Prediction of Susceptible Genes Associated With Diabetes Risk

Apr 19, 2016

Srinath Sridharan

Scientist I

Institute for Infocomm Research

The Institute for Infocomm Research (I²R) is a member of the Agency for Science, Technology and Research (A*STAR) family and is Singapore’s largest ICT research institute. Established in 2002, our vision is to power a vibrant and strong infocomm ecosystem in Singapore. We seek to foster world-class infocomm and media research and develop a deep talent pool of infocomm professionals to power a vibrant knowledge-based Singapore.

Give me a drop of blood and I can tell you your genetic risk of developing diabetes within the next five to ten years! No, this is not a science-fiction project. It is a scientific project that could potentially revolutionize the field of diagnostic medicine by leveraging the strengths of two techniques — Genome Wide Association Studies (GWAS) and Machine Learning — from two very different disciplines. This work is still at the research level and it will be at least a few years before it can be implemented in clinics.

After the Human Genome Project finished in 2002, GWAS gained significant momentum and became much more affordable. Although genetics is difficult for a layman to understand, it can be thought of as analogous to the English language. The English alphabet has 26 letters, whereas genes have only four letters or ‘bases’ — A(adenine), T(thymine), G(guanine) & C(cytosine). Our genome is entirely made up of these four letters, albeit in different lengths and combinations. To extend the analogy, similar to the Autocorrect (in MS Word) detecting spelling mistakes in your text, GWAS tries to pick up on spelling mistakes in our genome, called Single Nucleotide Polymorphisms (SNPs). GWAS analyzes the effects, both good and bad, that these SNPs have on a person. While some SNPs might be benign and result in curly hair or sharper nose, others might have a detrimental effect and cause cancer or other diseases. To put the scale of data to be analyzed in perspective — a typical genome has anywhere between 600,000 to 1 million SNPs! Adding to the complexity, most of the phenotypic changes are caused not just by a single SNP but interaction of many SNPs.

While traditional statistical methods aren’t adept at handling interaction effects among the variables involved, machine learning techniques can process these interactions with ease. By employing machine learning techniques, the SNP(s) that are associated with a susceptibility to diabetes are identified and the genetic risk of an individual developing diabetes can be predicted. Note however, that this estimate is based solely on genetic information and does not take lifestyle factors into account.

Genes do play a role in diabetes, but lifestyle choices are also important. The following two scenarios show that genes aren’t the only contributing factor in developing diabetes:

  1. A person can have a genetic mutation that may make them susceptible to diabetes, but by following a healthy lifestyle (exercise/diet) they may not develop diabetes. 
  2. While identical twins have the same genome, according to the American Diabetes Association, when one twin develops type 1 or type 2 diabetes, the other twin has at most a 50 or 75 per cent chance of developing type 1 or type 2 diabetes, respectively.

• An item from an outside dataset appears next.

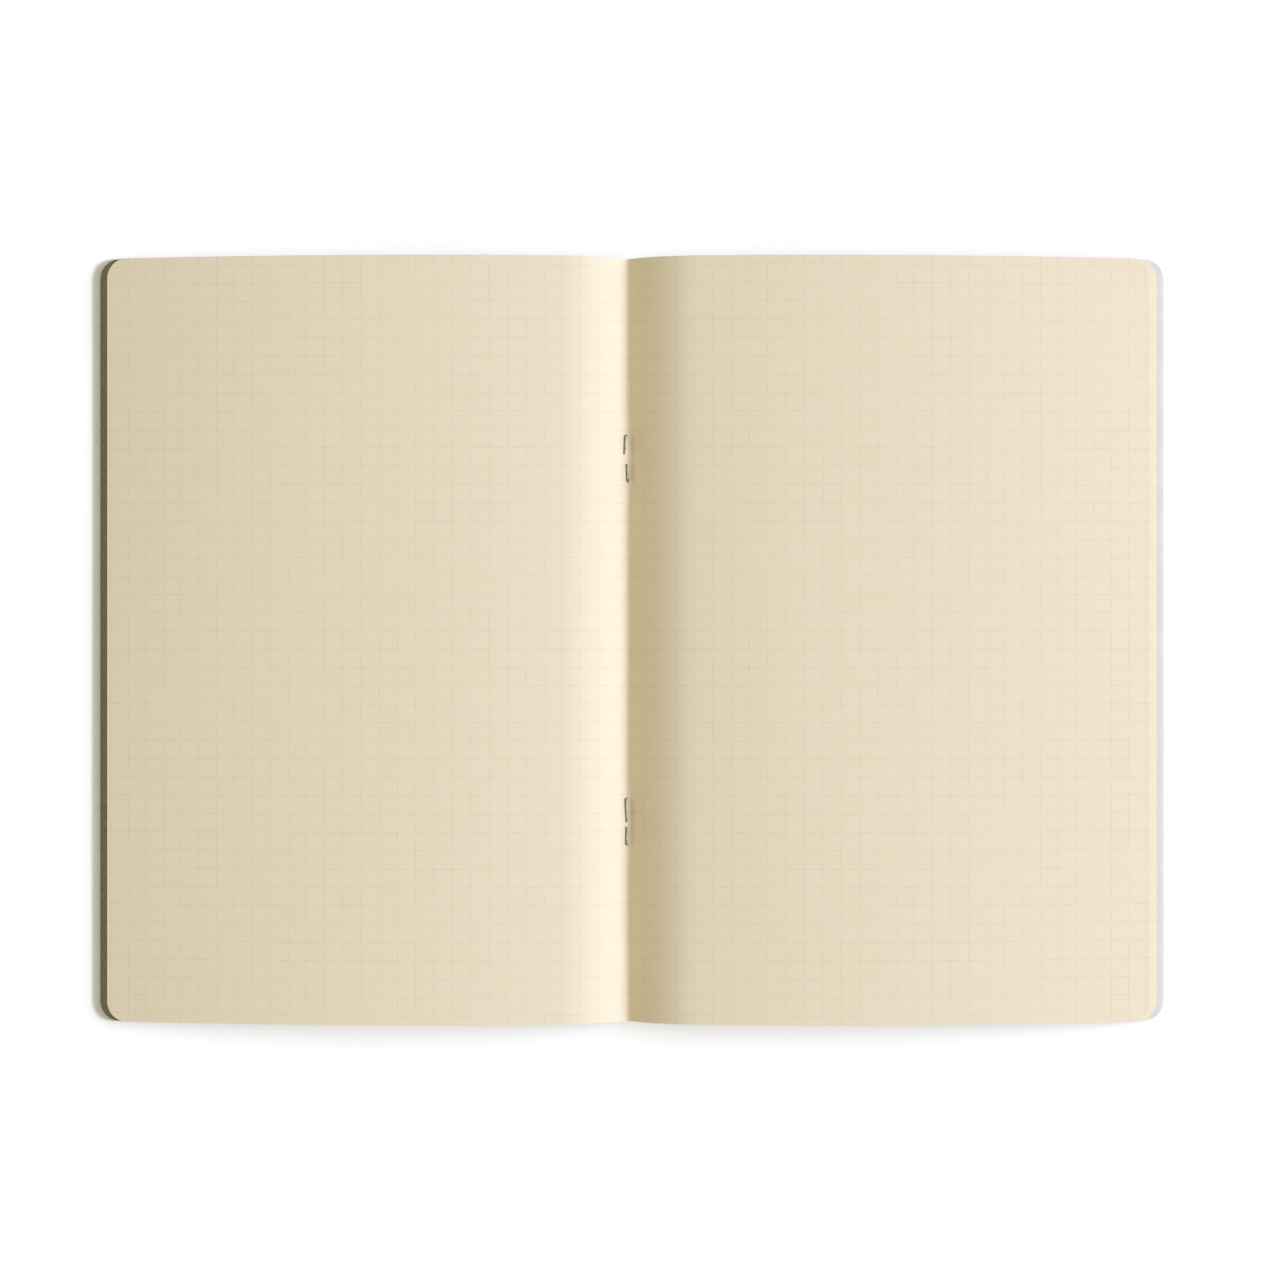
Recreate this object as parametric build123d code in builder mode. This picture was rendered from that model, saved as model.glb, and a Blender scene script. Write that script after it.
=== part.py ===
"""A saddle-stitched A5 notebook, lying open at its centre spread, in millimetres.

Sixteen folded sheets nest inside a folded card cover and are held by two wire staples through the fold.
Each sheet and the cover bends at the spine, so each is made as a fold strip and two leaves.
The origin is on the table under the middle of the spine, +Z is up and the spine runs along Y.
"""

import os
from math import cos, pi, radians, sin

from build123d import *

# Paper and card
PAGE_HEIGHT = 210.0
LEAF_LENGTH = 146.1
SHEET_COUNT = 16
SHEET_THICKNESS = 0.09
SHEET_PITCH = 0.095
COVER_THICKNESS = 0.3
COVER_OVERHANG = 1.7
COVER_GAP = 0.01
CORNER_RADIUS = 5.5

# Cross-section of one half: half the flat of the gutter, its round, then three tangent arcs
GUTTER_FLAT = 0.35
GUTTER_RADIUS = 0.3
GUTTER_SLOPE = 42.0
SHOULDER_SLOPE = 6.0
SHOULDER_LENGTH = 19.5
CREST_LENGTH = 31.0
FORE_EDGE_SLOPE = 10.75

# Where each sheet changes from fold strip to leaf
HINGE_SLOPE = 20.0
HINGE_GAP = 0.7

# Wire staples
WIRE_DIAMETER = 0.5
WIRE_GAP = 0.02
BEND_RADIUS = 0.5
STAPLE_WIDTH = 13.5
STAPLE_OFFSET = 50.0
CLINCH_LENGTH = 5.2
SLIT_WIDTH = 0.6

# Worked out from the above
COVER_DEPTH = GUTTER_RADIUS + SHEET_COUNT * SHEET_PITCH + COVER_GAP
STACK_DEPTH = COVER_DEPTH + COVER_THICKNESS
GUTTER_Z = STACK_DEPTH + WIRE_GAP + WIRE_DIAMETER
SHOULDER_RADIUS = SHOULDER_LENGTH / radians(GUTTER_SLOPE - SHOULDER_SLOPE)
CREST_RADIUS = CREST_LENGTH / radians(SHOULDER_SLOPE)
OUTER_LENGTH = LEAF_LENGTH - SHOULDER_LENGTH - CREST_LENGTH
OUTER_RADIUS = OUTER_LENGTH / radians(FORE_EDGE_SLOPE)
TRIM_HEIGHT = 40.0


def step_off(point, distance, slope):
    """The point at a distance along the upward normal of a surface with this slope, in degrees."""
    return (point[0] - distance * sin(radians(slope)), point[1] + distance * cos(radians(slope)))


GUTTER_CENTRE = (GUTTER_FLAT, GUTTER_Z)
SHOULDER_CENTRE = step_off(GUTTER_CENTRE, -SHOULDER_RADIUS, GUTTER_SLOPE)
CREST_CENTRE = step_off(SHOULDER_CENTRE, SHOULDER_RADIUS - CREST_RADIUS, SHOULDER_SLOPE)
OUTER_CENTRE = step_off(CREST_CENTRE, CREST_RADIUS - OUTER_RADIUS, 0)


def arc_points(centre, radius, start, end, side):
    """Start, middle and end of an arc that runs from one slope to another, on the side -1 or 1."""
    slopes = (start, (start + end) / 2, end)
    points = [step_off(centre, radius, slope) for slope in slopes]
    return [(side * x, z) for x, z in points]


def leaf_arcs(depth, inner_slope, outer_slope, side):
    """The three arcs of a surface at a depth below the upper page, from the hinge to the fore-edge."""
    return [
        arc_points(SHOULDER_CENTRE, SHOULDER_RADIUS - depth, inner_slope, SHOULDER_SLOPE, side),
        arc_points(CREST_CENTRE, CREST_RADIUS - depth, SHOULDER_SLOPE, 0, side),
        arc_points(OUTER_CENTRE, OUTER_RADIUS - depth, 0, -outer_slope, side),
    ]


def fold_arcs(depth, outer_slope):
    """The four arcs of a surface at a depth through the fold, from the left hinge to the right."""
    radius = SHOULDER_RADIUS - depth
    return [
        arc_points(SHOULDER_CENTRE, radius, outer_slope, GUTTER_SLOPE, -1),
        arc_points(GUTTER_CENTRE, -depth, GUTTER_SLOPE, 0, -1),
        arc_points(GUTTER_CENTRE, -depth, 0, GUTTER_SLOPE, 1),
        arc_points(SHOULDER_CENTRE, radius, GUTTER_SLOPE, outer_slope, 1),
    ]


def end_lines(upper, lower):
    """The two short lines that close a band between two chains of arcs."""
    return [(upper[0][0], lower[0][0]), (upper[-1][-1], lower[-1][-1])]


def fore_edge(depth, overhang):
    """How far from the spine a layer ends. Trimmed when closed, a deeper layer is longer by its wrap."""
    length = LEAF_LENGTH + overhang + (depth - GUTTER_RADIUS) * pi / 2
    used = GUTTER_FLAT + depth * radians(GUTTER_SLOPE)
    used += (SHOULDER_RADIUS - depth) * radians(GUTTER_SLOPE - SHOULDER_SLOPE)
    used += (CREST_RADIUS - depth) * radians(SHOULDER_SLOPE)
    angle = (length - used) / (OUTER_RADIUS - depth)
    return OUTER_CENTRE[0] + (OUTER_RADIUS - depth) * sin(angle)


def leaf(depth, thickness, overhang, side):
    """One half of a sheet or of the cover, from the hinge to the fore-edge, with two rounded corners."""
    inner_slope = HINGE_SLOPE - HINGE_GAP
    outer_slope = FORE_EDGE_SLOPE + 1
    upper = leaf_arcs(depth, inner_slope, outer_slope, side)
    lower = leaf_arcs(depth + thickness, inner_slope, outer_slope, side)
    with BuildPart() as built:
        with BuildSketch(Plane.XZ):
            with BuildLine():
                for arc in upper + lower:
                    ThreePointArc(*arc)
                for line in end_lines(upper, lower):
                    Line(*line)
            make_face()
        extrude(amount=PAGE_HEIGHT / 2, both=True)
        with BuildSketch(Plane.XY):
            width = fore_edge(depth + thickness / 2, overhang)
            align = (Align.MIN if side > 0 else Align.MAX, Align.CENTER)
            Rectangle(width, PAGE_HEIGHT, align=align)
            corners = vertices().group_by(Axis.X)[-1 if side > 0 else 0]
            fillet(corners, CORNER_RADIUS)
        extrude(amount=TRIM_HEIGHT, mode=Mode.INTERSECT)
    return built.part


def fold(depth, thickness):
    """The strip of a sheet or of the cover that bends round the spine, slit for each leg of the wire."""
    upper = fold_arcs(depth, HINGE_SLOPE)
    lower = fold_arcs(depth + thickness, HINGE_SLOPE)
    flats = [(surface[1][-1], surface[2][0]) for surface in (upper, lower)]
    with BuildPart() as built:
        with BuildSketch(Plane.XZ):
            with BuildLine():
                for arc in upper + lower:
                    ThreePointArc(*arc)
                for line in end_lines(upper, lower) + flats:
                    Line(*line)
            make_face()
        extrude(amount=PAGE_HEIGHT / 2, both=True)
        with BuildSketch(Plane.XY):
            with GridLocations(0, 2 * STAPLE_OFFSET, 1, 2):
                with GridLocations(0, STAPLE_WIDTH, 1, 2):
                    Rectangle(SLIT_WIDTH, SLIT_WIDTH)
        extrude(amount=TRIM_HEIGHT, mode=Mode.SUBTRACT)
    return built.part


def staple(middle):
    """A wire staple: the crown outside the spine, two legs through it, clinched along the gutter."""
    crown_z = WIRE_DIAMETER / 2
    clinch_z = GUTTER_Z - GUTTER_RADIUS + WIRE_GAP + WIRE_DIAMETER / 2
    near = middle - STAPLE_WIDTH / 2
    far = middle + STAPLE_WIDTH / 2
    corners = [
        (near + CLINCH_LENGTH, clinch_z),
        (near, clinch_z),
        (near, crown_z),
        (far, crown_z),
        (far, clinch_z),
        (far - CLINCH_LENGTH, clinch_z),
    ]
    with BuildPart() as built:
        with BuildLine(Plane.YZ) as wire:
            FilletPolyline(*corners, radius=BEND_RADIUS)
        with BuildSketch(Plane(origin=wire.line @ 0, z_dir=wire.line % 0)):
            Circle(WIRE_DIAMETER / 2)
        sweep()
    return built.part


def save(part, name):
    part.label = name
    export_step(part, f"parts/{name}.step")


os.makedirs("parts", exist_ok=True)

for index in range(SHEET_COUNT):
    sheet_depth = GUTTER_RADIUS + index * SHEET_PITCH
    sheet_name = f"sheet_{index + 1:02d}"
    save(leaf(sheet_depth, SHEET_THICKNESS, 0, -1), f"{sheet_name}_left")
    save(fold(sheet_depth, SHEET_THICKNESS), f"{sheet_name}_fold")
    save(leaf(sheet_depth, SHEET_THICKNESS, 0, 1), f"{sheet_name}_right")

save(leaf(COVER_DEPTH, COVER_THICKNESS, COVER_OVERHANG, -1), "cover_left")
save(fold(COVER_DEPTH, COVER_THICKNESS), "cover_fold")
save(leaf(COVER_DEPTH, COVER_THICKNESS, COVER_OVERHANG, 1), "cover_right")

save(staple(STAPLE_OFFSET), "staple_upper")
save(staple(-STAPLE_OFFSET), "staple_lower")
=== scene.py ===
"""Looks of a saddle-stitched A5 notebook lying open at its centre spread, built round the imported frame."""

import math
import random

import bpy
import numpy as np
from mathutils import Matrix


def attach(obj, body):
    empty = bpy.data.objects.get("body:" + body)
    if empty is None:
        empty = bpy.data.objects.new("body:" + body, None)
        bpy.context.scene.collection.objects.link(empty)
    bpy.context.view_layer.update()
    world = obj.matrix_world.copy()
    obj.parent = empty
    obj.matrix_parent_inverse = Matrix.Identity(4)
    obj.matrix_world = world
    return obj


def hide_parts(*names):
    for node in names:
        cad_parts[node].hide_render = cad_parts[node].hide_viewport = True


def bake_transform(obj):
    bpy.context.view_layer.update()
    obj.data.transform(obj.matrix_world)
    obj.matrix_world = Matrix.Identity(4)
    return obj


MM = 0.001
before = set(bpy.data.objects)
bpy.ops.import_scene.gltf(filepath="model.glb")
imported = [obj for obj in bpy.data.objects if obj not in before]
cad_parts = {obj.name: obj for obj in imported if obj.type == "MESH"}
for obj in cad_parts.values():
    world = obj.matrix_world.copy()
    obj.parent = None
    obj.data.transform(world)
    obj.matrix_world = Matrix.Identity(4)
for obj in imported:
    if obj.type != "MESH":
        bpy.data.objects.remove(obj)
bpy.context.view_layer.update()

# Paper and card, in metres
PAGE_HEIGHT = 210 * MM
LEAF_LENGTH = 146.1 * MM
SHEET_COUNT = 16
SHEET_THICKNESS = 0.09 * MM
SHEET_PITCH = 0.095 * MM
COVER_THICKNESS = 0.3 * MM
COVER_OVERHANG = 1.7 * MM
COVER_GAP = 0.01 * MM
CORNER_RADIUS = 5.5 * MM

# Staples and ruling
STAPLE_OFFSET = 50 * MM
STAPLE_WIDTH = 13.5 * MM
WIRE_RADIUS = 0.25 * MM
WIRE_GAP = 0.02 * MM
WIRE_BEND = 0.5 * MM
SQUARE = 5 * MM

# Cross-section of one half: half the flat of the gutter, its round, then three tangent arcs
GUTTER_FLAT = 0.35 * MM
GUTTER_RADIUS = 0.3 * MM
GUTTER_SLOPE = math.radians(42)
SHOULDER_SLOPE = math.radians(6)
FORE_EDGE_SLOPE = math.radians(10.75)
SHOULDER_LENGTH = 19.5 * MM
CREST_LENGTH = 31 * MM
COVER_DEPTH = GUTTER_RADIUS + SHEET_COUNT * SHEET_PITCH + COVER_GAP
GUTTER_Z = COVER_DEPTH + COVER_THICKNESS + WIRE_GAP + 2 * WIRE_RADIUS
SHOULDER_RADIUS = SHOULDER_LENGTH / (GUTTER_SLOPE - SHOULDER_SLOPE)
CREST_RADIUS = CREST_LENGTH / SHOULDER_SLOPE
OUTER_RADIUS = (LEAF_LENGTH - SHOULDER_LENGTH - CREST_LENGTH) / FORE_EDGE_SLOPE

# A ripple in the paper, which starts on the shoulder and fades in
RIPPLE_HEIGHT = 0.16 * MM
RIPPLE_START = 12 * MM
RIPPLE_FADE = 30 * MM

# How far the crease stands from the wire beside a staple, and how far from the crease that reaches
CREASE_SHIFT = 0.42 * MM
CREASE_SHIFT_SPREAD = 8.5 * MM
CREASE_REACH = 4.5 * MM

# The lip of paper round each wire where it comes through the fold
LIP_HEIGHT = 0.30 * MM
LIP_PLACE = 0.35 * MM

# Mesh columns on the gutter round, shoulder, crest, outer stretch and corner, and mesh rows in half a page
CENTRE_STEPS = (6, 44, 16, 34, 8)
SHEET_STEPS = (4, 22, 10, 24, 6)
COVER_STEPS = (6, 30, 12, 28, 8)
HALF_ROWS = 18
FINE_STEP = 0.3 * MM


# Section of the paper ------------------------------------------------------------------------


def step_off(point, distance, slope):
    """The point at a distance along the upward normal of a surface with this slope."""
    return (point[0] - distance * math.sin(slope), point[1] + distance * math.cos(slope))


GUTTER_CENTRE = (GUTTER_FLAT, GUTTER_Z)
SHOULDER_CENTRE = step_off(GUTTER_CENTRE, -SHOULDER_RADIUS, GUTTER_SLOPE)
CREST_CENTRE = step_off(SHOULDER_CENTRE, SHOULDER_RADIUS - CREST_RADIUS, SHOULDER_SLOPE)
OUTER_CENTRE = step_off(CREST_CENTRE, CREST_RADIUS - OUTER_RADIUS, 0)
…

This clearly suggests that although a person's susceptibility to the disease is determined by genetics, it is something in their environment that actually triggers it.  

This work is being validated on a real patient dataset obtained from the School of Public Health, the National University of Singapore (NUS).

There are plenty of follow-up tasks we can perform to cater to different applications. Firstly, now that the pipeline for this diabetes GWAS study is built it can easily be extended to predict other diseases like stroke, cancer(s), etc. which could save many lives. Secondly, from a therapeutics perspective, drugs can be designed to specifically target the genes responsible for malign SNPs.

So, let’s look forward to a future where we can predict the genetic risk of a disease five to ten years in advance, provide target medication and enhance the lifespan of mankind.

Dr Srinath is a Scientist in the Data Analytics department at the Institute for Infocomm Research. He was awarded the NUS Research Scholarship where he conducted research on Systems Biology. His interests are to use machine learning concepts to extract useful insights from data (consumer data, genomic data, medical vital signs, etc.) and use those insights to make better business decisions and devise intervention measures in the health care sector.